Schema.sample#

classmethod Schema.sample(
num_rows: int | None = None,
*,
overrides: Mapping[str, Iterable[Any]] | Sequence[Mapping[str, Any]] | None = None,
generator: Generator | None = None,
) DataFrame[Self][source]#

Create a random data frame with a predefined number of rows.

Generally, this method should only be used for testing. Also, if you want to generate _realistic_ test data, it is inevitable to implement your custom sampling logic (by making use of the Generator class).

In order to allow for sampling random data frames in the presence of custom rules and primary key constraints, this method performs fuzzy sampling: it samples in a loop until it finds a data frame of length num_rows which adhere to the schema. The maximum number of sampling rounds is configured via max_sampling_iterations in the Config class. By fixing this setting to 1, it is only possible to reliably sample from schemas without custom rules and without primary key constraints.

Parameters:
  • num_rows – The (optional) number of rows to sample for creating the random data frame. Must be provided (only) if no overrides are provided. If this is None, the number of rows in the data frame is determined by the length of the values in overrides.

  • overrides – Fixed values for a subset of the columns of the sampled data frame. Just like when initializing a polars.DataFrame, overrides may either be provided as “column-” or “row-layout”, i.e. via a mapping or a list of mappings, respectively. The number of rows in the result data frame is equal to the length of the values in overrides. If both overrides and num_rows are provided, the length of the values in overrides must be equal to num_rows. The order of the items is guaranteed to match the ordering in the returned data frame. When providing values for a column, no sampling is performed for that column.

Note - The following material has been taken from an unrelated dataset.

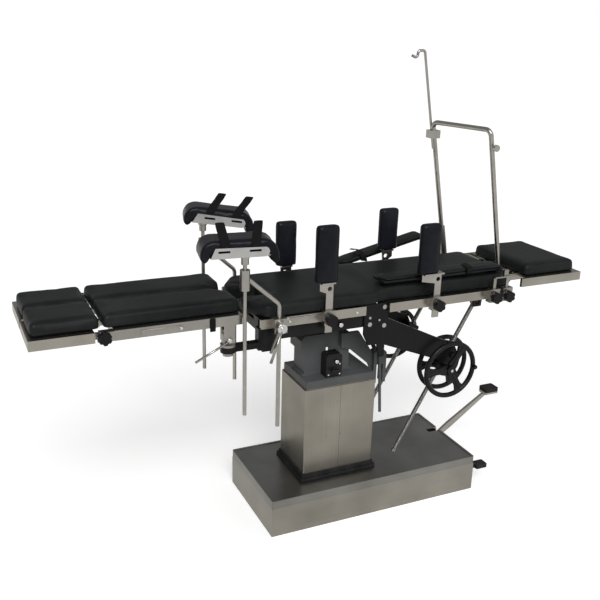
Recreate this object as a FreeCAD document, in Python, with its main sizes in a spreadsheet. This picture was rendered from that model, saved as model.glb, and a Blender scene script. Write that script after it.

  • generator – The (seeded) generator to use for sampling data. If None, a generator with random seed is automatically created.

Returns:

A data frame valid under the current schema with a number of rows that matches the length of the values in overrides or num_rows.

Raises:
  • ValueError – If num_rows is not equal to the length of the values in overrides.

  • ValueError – If overrides are specified as a sequence of mappings and the mappings do not provide the same keys.

  • ValueError – If no valid data frame can be found in the configured maximum number of iterations.

Attention

Be aware that, due to sampling in a loop, the runtime of this method can be significant for complex schemas. Consider passing a seeded generator and evaluate whether the runtime impact in the tests is bearable. Alternatively, it can be beneficial to provide custom column overrides for columns associated with complex validation rules.